Ora, de acordo com o mandamento constitucional, esses crimes são inafiançáveis e insuscetíveis de graça ou anistia. Isso quer dizer, em última análise, que para os autores desses delitos inexiste o direito à ressocialização, pois nem sequer se admite com relação a eles a progressão da pena estabelecida na legislação pertinente.
Por outro lado, a Convenção Americana sobre Direitos Humanos, recepcionada pelo disposto no artigo 5º, par. 2º, da Constituição Federal dispõe que:
1) toda pessoa tem o direito de que se respeite sua integridade física, psíquica e moral;
2) ninguém deve ser submetido a penas ou tratos cruéis, desumanos e degradantes;
3) toda pessoa privada de liberdade deve ser tratada com o respeito devido à dignidade inerente ao ser humano (artigo 5º, 2). Daí se infere que o disposto no artigo 5º, XLVII, letra "b" da Constituição é inconstitucional.
O argumento de que, "se está escrito na Constituição, é constitucional" não se sustenta diante da consideração de que as normas constitucionais não podem contrariar os fundamentos do Estado que os editou, dentre os quais figuram, como se viu, o respeito à dignidade da pessoa humana e, de conseguinte, a prevalência dos direitos humanos (artigos 1º e 4º da Constituição Federal).

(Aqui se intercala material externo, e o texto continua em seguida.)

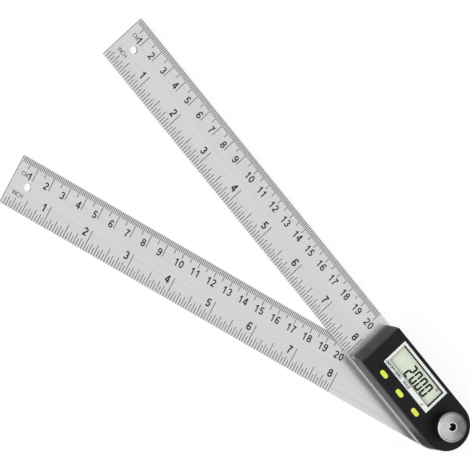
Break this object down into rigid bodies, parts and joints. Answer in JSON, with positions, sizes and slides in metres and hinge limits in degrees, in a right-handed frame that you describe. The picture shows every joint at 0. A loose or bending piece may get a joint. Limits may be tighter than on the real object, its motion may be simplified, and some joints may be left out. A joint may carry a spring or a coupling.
{
  "type": "digital angle finder",
  "caption": "Digital angle finder: two ruled steel arms on one locking pivot, a black housing with display and buttons on the upper arm, and a knurled lock knob.",
  "frame": {"origin": "on the pivot axis, in the plane of the lower arm's back face", "axes": "+Z along the pivot axis, out of the display; the upper arm runs along -X from the pivot; +Y is the side of its centimetre scale"},
  "size_m": [0.2775, 0.1165, 0.024],
  "materials": {
    "blade_steel": "satin brushed stainless steel",
    "stud_steel": "turned stainless steel",
    "white_washer": "slippery white plastic",
    "bronze": "sintered bronze",
    "black_case": "satin moulded black plastic",
    "black_inner": "moulded black plastic",
    "white_frame": "satin white plastic",
    "clear_lens": "clear polished plastic",
    "display_green": "pale grey-green liquid crystal glass",
    "white_carrier": "white plastic",
    "contact_rubber": "pink conductive rubber",
    "board_green": "green laminate",
    "chip_black": "black epoxy",
    "part_ceramic": "tan ceramic",
    "link_black": "black plastic with plated pins",
    "rotor_plate": "gold plated laminate",
    "spring_steel": "bright spring steel",
    "switch_metal": "tinned steel",
    "button_yellow": "lime yellow plastic",
    "plunger_black": "black plastic",
    "cell_steel": "plated steel",
    "contact_brass": "spring bronze",
    "black_grip": "knurled black plastic",
    "knob_metal": "turned aluminium",
    "black_screw": "blackened steel"
  },
  "bodies": {
    "display_arm": {"upper_blade": "blade_steel", "pivot_bush": "bronze", "housing": "black_case", "base_plate": "black_inner", "display_frame": "white_frame", "display_lens": "clear_lens", "display_glass": "display_green", "display_carrier": "white_carrier", "contact_strips": "contact_rubber", "main_board": "board_green", "processor_chip": "chip_black", "board_parts": "part_ceramic", "sensor_board": "board_green", "board_link": "link_black", "switch_cases": "switch_metal", "switch_domes": "spring_steel", "battery": "cell_steel", "battery_minus_contact": "contact_brass", "battery_plus_contact": "contact_brass", "top_bush": "bronze", "case_screws": "black_screw", "board_screws": "spring_steel"},
    "lower_arm": {"lower_blade": "blade_steel", "pivot_stud": "stud_steel", "thrust_washer": "white_washer", "sensor_rotor": "rotor_plate", "rotor_clip": "spring_steel"},
    "knob_washer": {"key_washer": "stud_steel"},
    "lock_knob": {"knob_core": "knob_metal", "knob_grip": "black_grip"},
    "on_off": {"on_off_button": "button_yellow", "on_off_plunger": "plunger_black"},
    "hold": {"hold_button": "button_yellow", "hold_plunger": "plunger_black"},
    "mode": {"mode_button": "button_yellow", "mode_plunger": "plunger_black"},
    "cap": {"battery_cap": "black_case"}
  },
  "joints": [
    {"name": "arm_swing", "type": "hinge", "parent": "display_arm", "child": "lower_arm", "pos_m": [0, 0, 0], "axis": [0, 0, 1], "continuous": true},
    {"name": "knob_lift", "type": "slide", "parent": "lower_arm", "child": "knob_washer", "axis": [0, 0, 1], "range_m": [0, 0.0007]},
    {"name": "knob_turn", "type": "hinge", "parent": "knob_washer", "child": "lock_knob", "pos_m": [0, 0, 0.0206], "axis": [0, 0, 1], "range_deg": [0, 360]},
    {"name": "on_off_press", "type": "slide", "parent": "display_arm", "child": "on_off", "axis": [0, 0, -1], "range_m": [0, 0.00035], "stiffness_N_per_m": 1200, "springref_m": -0.0005},
    {"name": "hold_press", "type": "slide", "parent": "display_arm", "child": "hold", "axis": [0, 0, -1], "range_m": [0, 0.00035], "stiffness_N_per_m": 1200, "springref_m": -0.0005},
    {"name": "mode_press", "type": "slide", "parent": "display_arm", "child": "mode", "axis": [0, 0, -1], "range_m": [0, 0.00035], "stiffness_N_per_m": 1200, "springref_m": -0.0005},
    {"name": "cap_turn", "type": "hinge", "parent": "display_arm", "child": "cap", "pos_m": [-0.036, 0, 0.0018], "axis": [0, 0, -1], "range_deg": [0, 40]}
  ],
  "couplings": [
    {"joint": "knob_turn", "follows": "knob_lift", "rad_per_m": 8976}
  ]
}
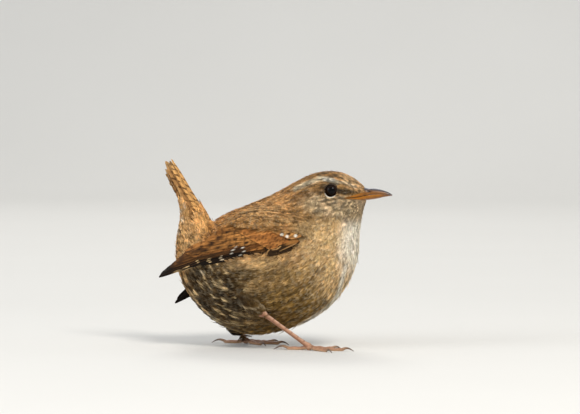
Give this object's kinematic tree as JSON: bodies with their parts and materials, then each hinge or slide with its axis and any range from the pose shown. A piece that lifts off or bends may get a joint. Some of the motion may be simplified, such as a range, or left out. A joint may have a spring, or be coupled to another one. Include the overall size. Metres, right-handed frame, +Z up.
{
  "type": "wren bird model",
  "caption": "Life-size still model of a Eurasian wren standing with its tail cocked, feathered body, folded wings, slender bill and spread toes.",
  "frame": {"origin": "on the floor under the middle of the bounding box", "axes": "+X towards the bill, +Y towards the bird's left, +Z up"},
  "size_m": [0.0752, 0.0359, 0.0603],
  "materials": {
    "head_plumage": "short feathers, warm brown with fine dark speckling and a cream brow stripe",
    "body_plumage": "loose soft feathers, buff breast, barred dusky flanks, warm brown back",
    "tail_plumage": "rufous tail feathers with narrow dark bars",
    "wing_plumage": "smooth rufous wing feathers with dark bars and buff notches",
    "leg_scales": "horny scutes, pinkish brown, satin",
    "bill_horn": "smooth dark horn",
    "bill_horn_pale": "smooth orange-brown horn with a dark tip",
    "eye_gloss": "wet gloss, near black"
  },
  "bodies": {
    "root": {"head": "head_plumage", "neck": "head_plumage", "trunk": "body_plumage", "tail": "tail_plumage", "wing_right": "wing_plumage", "wing_left": "wing_plumage", "thigh_right": "body_plumage", "thigh_left": "body_plumage", "tarsus_right": "leg_scales", "tarsus_left": "leg_scales", "foot_right": "leg_scales", "foot_left": "leg_scales", "bill_upper": "bill_horn", "bill_lower": "bill_horn_pale", "eye_right": "eye_gloss", "eye_left": "eye_gloss"}
  },
  "joints": []
}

Diante desse quadro, não se vê como a Constituição, que conformou o Estado democrático segundo aqueles princípios, possa conter um dispositivo que impõe à pessoa humana tratamento cruel, desumano e degradante. Esses dispositivos devem ser considerados não-escritos. São írritos, pois a sujeição de uma pessoa às penas de um crime considerado hediondo qualifica o tratamento cruel, degradante e desumano, que não é tolerado pela Constituição brasileira e pela Convenção Americana.
Essa classificação delituosa, que contraria tudo o que até agora se escreveu sobre o conceito de delito, surgiu para atender à paranóia, que ainda hoje sobrevive, segundo a qual o delinqüente não merece tratamento humano. É aquela história de que bandido bom é bandido morto.
Resultados práticos, nenhum. Os índices de crimes violentos só têm aumentado a partir de sua conceituação. E, em decorrência, a população carcerária cresceu desmesuradamente, tornando inócuos quaisquer esforços para a melhoria do setor penitenciário.
É por todos esses motivos -outros mais existem- que devemos concordar com o ministro da Justiça e com o presidente do Supremo Tribunal Federal quando propõem o reestudo da questão em nome de uma verdadeira justiça penal.


Hélio Bicudo, 82, advogado e jornalista, é vice-prefeito da cidade de São Paulo. Foi deputado federal pelo PT-SP (1990-94 e 1995-98) e presidente da Comissão Interamericana de Direitos Humanos, da OEA (Organização dos Estados Americanos).